清水エスパルス時代に自らキャプテンに立候補した経験から「僕はキャプテンをやっちゃいけないタイプでした」と振り返る。

「普段自分のことしか考えてない人が試合中にも文句言ったり、『今のもっと強く行けば』ってうざいじゃないですか」と自己分析。チーム内の分断を招いたことを後悔していた。

日本サッカーの変化と未来

番組の終盤では、現在の日本代表に対する見解も語られた。

鄭は「だいぶ雰囲気が変わりました」と前置きした上で、「昔だったら本田圭佑選手がワールドカップで優勝すると言っても、心の中ではみんな『無理だろう』と思ったと思う。今はもう目指すところワールドカップ優勝だし、多分今インタビューでそれを言っても誰も疑うことない」と指摘する。

「昔だったら日本でJリーグで活躍して、代表に行って海外に行くという順序だったのが、海外に行ってそこで絶対的に活躍をして初めて代表に選ばれるという順序ができた。それだけ世界が近づいているということ。世界レベルでプレイしている選手じゃなきゃ日本代表になれないという今の環境が、ワールドカップ優勝するという言葉の信憑性を持たせている」と分析した。

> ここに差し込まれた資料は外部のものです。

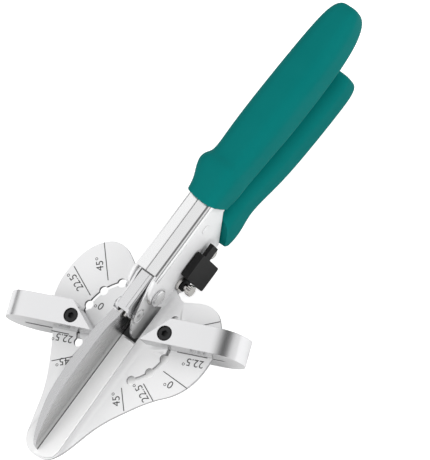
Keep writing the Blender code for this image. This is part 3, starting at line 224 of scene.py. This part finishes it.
def taken_over(node_name, piece_name):
    """Merged copy of a CAD node, turned level so that cuts and edges follow the tool."""
    node = frame["nodes"][node_name]
    piece = node.copy()
    piece.data = node.data.copy()
    piece.name = piece_name
    bpy.context.scene.collection.objects.link(piece)
    piece.parent = None
    piece.matrix_world = rest.inverted()
    activate(piece)
    bpy.ops.object.transform_apply(location=True, rotation=True, scale=True)
    bpy.ops.object.mode_set(mode="EDIT")
    bpy.ops.mesh.select_all(action="SELECT")
    bpy.ops.mesh.remove_doubles(threshold=0.000002)
    bpy.ops.mesh.dissolve_limited(angle_limit=math.radians(0.05))
    bpy.ops.object.mode_set(mode="OBJECT")
    return piece


def bar(low, high):
    """Rectangular bar between two corners."""
    bpy.ops.object.select_all(action="DESELECT")
    middle = [(a + b) / 2 for a, b in zip(low, high)]
    bpy.ops.mesh.primitive_cube_add(size=1.0, location=middle)
    piece = bpy.context.object
    piece.scale = [b - a for a, b in zip(low, high)]
    bpy.ops.object.transform_apply(location=False, rotation=False, scale=True)
    return piece


def pin(centre, axis, radius, length, sides=48):
    """Round bar about a centre, along Y or Z."""
    bpy.ops.object.select_all(action="DESELECT")
    bpy.ops.mesh.primitive_cylinder_add(
        vertices=sides, radius=radius, depth=length, location=centre,
        rotation=(math.pi / 2 if axis == "Y" else 0.0, 0.0, 0.0))
    return bpy.context.object


def joined_by(piece, tool, operation="DIFFERENCE"):
    """Cuts a piece with a tool, or adds the tool to it."""
    activate(piece)
    step = piece.modifiers.new("step", "BOOLEAN")
    step.operation = operation
    step.solver = "EXACT"
    step.object = tool
    bpy.ops.object.modifier_apply(modifier=step.name)
    bpy.data.objects.remove(tool, do_unlink=True)


def put_in_order(piece):
    """Numbers a cut mesh's corners and faces by their places, so that every run ends alike."""
    places = [tuple(vertex.co) for vertex in piece.data.vertices]
    corners = sorted(set(places))
    number = {place: index for index, place in enumerate(corners)}
    faces = []
    for face in piece.data.polygons:
        loop = [number[places[index]] for index in face.vertices]
        start = loop.index(min(loop))
        faces.append(loop[start:] + loop[:start])
    piece.data.clear_geometry()
    piece.data.from_pydata(corners, [], sorted(faces))
    piece.data.validate()


def eased(piece, width, angle=32.0, segments=3):
    """Eases the sharp edges of a finished mesh and shades its broad faces flat."""
    activate(piece)
    bpy.ops.object.shade_smooth()
    ease = piece.modifiers.new("ease", "BEVEL")
    ease.width = width
    ease.segments = segments
    ease.limit_method = "ANGLE"
    ease.angle_limit = math.radians(angle)
    ease.use_clamp_overlap = True
    bpy.ops.object.modifier_apply(modifier=ease.name)
    flat = piece.modifiers.new("flat", "WEIGHTED_NORMAL")
    flat.keep_sharp = True
    bpy.ops.object.modifier_apply(modifier=flat.name)


def lay_in_place(piece, finish=None):
    """Gives a level piece its finish and lays it where the resting tool holds it."""
    if finish:
        piece.data.materials.clear()
        piece.data.materials.append(finish)
    piece.matrix_world = rest @ piece.matrix_world
    activate(piece)
    bpy.ops.object.transform_apply(location=True, rotation=True, scale=True)


satin_plate = metal("satin_plate", (0.87, 0.87, 0.875), 0.38, grain=2600.0, metallic=0.55)
# The walls get a darker, less metallic copy of the table's plating: painted shade on one sheet.
wall_plate_painted_shade = metal("wall_plate_painted_shade", (0.77, 0.77, 0.775), 0.42, grain=2600.0, metallic=0.15)
sheared_edge = metal("sheared_edge", (0.4, 0.4, 0.405), 0.45, grain=2600.0, metallic=0.6)
bright_plate = metal("bright_plate", (0.92, 0.92, 0.925), 0.2, grain=2600.0, wander=0.03)
body = taken_over("body_frame", "folded_body")
channel_top = 0.0247
channel_front = 0.0336
channel_side = 0.0066
past_side = -0.0085
past_front = channel_front - 0.002
grip_mouth = 0.0765

# The top leans down to the right from a scored crease.
crease_y = 0.0006
lean_of_top = math.radians(7.0)
facet = bar((past_front, past_side, channel_top), (grip_mouth, crease_y, channel_top + 0.002))
facet.matrix_world = (
    Matrix.Translation((0.0, crease_y, channel_top)) @ Matrix.Rotation(lean_of_top, 4, "X")
    @ Matrix.Translation((0.0, -crease_y, -channel_top)) @ facet.matrix_world)
joined_by(body, facet)
crease = bar((-0.025, -0.0003, -0.0003), (0.025, 0.0003, 0.0003))
crease.matrix_world = (
    Matrix.Translation((channel_front + 0.0235, crease_y, channel_top + 0.0001))
    @ Matrix.Rotation(math.radians(45.0), 4, "X") @ crease.matrix_world)
joined_by(body, crease)

# The right fold is a round bend.
fold_radius = 0.0028
fold_y = fold_radius - channel_side
fold_z = channel_top - 0.00334
fold = bar((past_front, past_side, fold_z), (grip_mouth, fold_y, channel_top))
bpy.ops.object.select_all(action="DESELECT")
bpy.ops.mesh.primitive_cylinder_add(
    vertices=72, radius=fold_radius, depth=0.06, location=(channel_front + 0.022, fold_y, fold_z),
    rotation=(0.0, math.pi / 2, 0.0))
joined_by(fold, bpy.context.object)
joined_by(body, fold)

boss_place = (0.0635, -channel_side, 0.0152)
boss_radius = 0.0021
boss_length = 0.001
joined_by(body, pin(boss_place, "Y", boss_radius, boss_length), "UNION")
# A concave web joins each wing's root to the wall: a flat blank whose corners are
# drawn to their places one by one, raised to the table's top.
web_low, web_high = 0.003, 0.0044
web_corners = (
    (0.0305, 0.0064), (0.0351, 0.0064), (0.0347, 0.0078), (0.0338, 0.0094),
    (0.0329, 0.0116), (0.0325, 0.0142), (0.0305, 0.0142))
for side in (1, -1):
    bpy.ops.object.select_all(action="DESELECT")
    bpy.ops.mesh.primitive_circle_add(
        vertices=len(web_corners), radius=0.001, fill_type="NGON", location=(0.0, 0.0, 0.0))
    web = bpy.context.object
    for index, (x, out) in enumerate(web_corners):
        bpy.ops.object.mode_set(mode="EDIT")
        bpy.ops.mesh.select_all(action="DESELECT")
        bpy.ops.object.mode_set(mode="OBJECT")
        corner = web.data.vertices[index]
        corner.select = True
        way = Vector((x, side * out, web_low)) - corner.co
        bpy.ops.object.mode_set(mode="EDIT")
        bpy.ops.transform.translate(value=way)
        bpy.ops.object.mode_set(mode="OBJECT")
    bpy.ops.object.mode_set(mode="EDIT")
    bpy.ops.mesh.select_all(action="SELECT")
    bpy.ops.mesh.extrude_region_move(
        TRANSFORM_OT_translate={"value": (0.0, 0.0, web_high - web_low)})
    bpy.ops.mesh.select_all(action="SELECT")
    bpy.ops.mesh.normals_make_consistent(inside=False)
    bpy.ops.object.mode_set(mode="OBJECT")
    joined_by(body, web, "UNION")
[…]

柿谷も「今のメンバーがワールドカップで優勝すると全員口を揃えて言っているので、僕はできると信じています」と賛同。

ただし「ワールドカップに出てくるチームは多分全チーム同じことを思っているので、グループリーグ敗退ももちろんある」と現実的な見方も示した。

「もう本当にその1試合1試合。一番大事なのはワールドカップに向けて怪我人が出ないこと。活躍している選手たちがチームを変えない方がいいんじゃないか。移籍をすると調子を崩す選手が出てくる」と、選手の移籍による調子の変化を懸念する意見も述べた。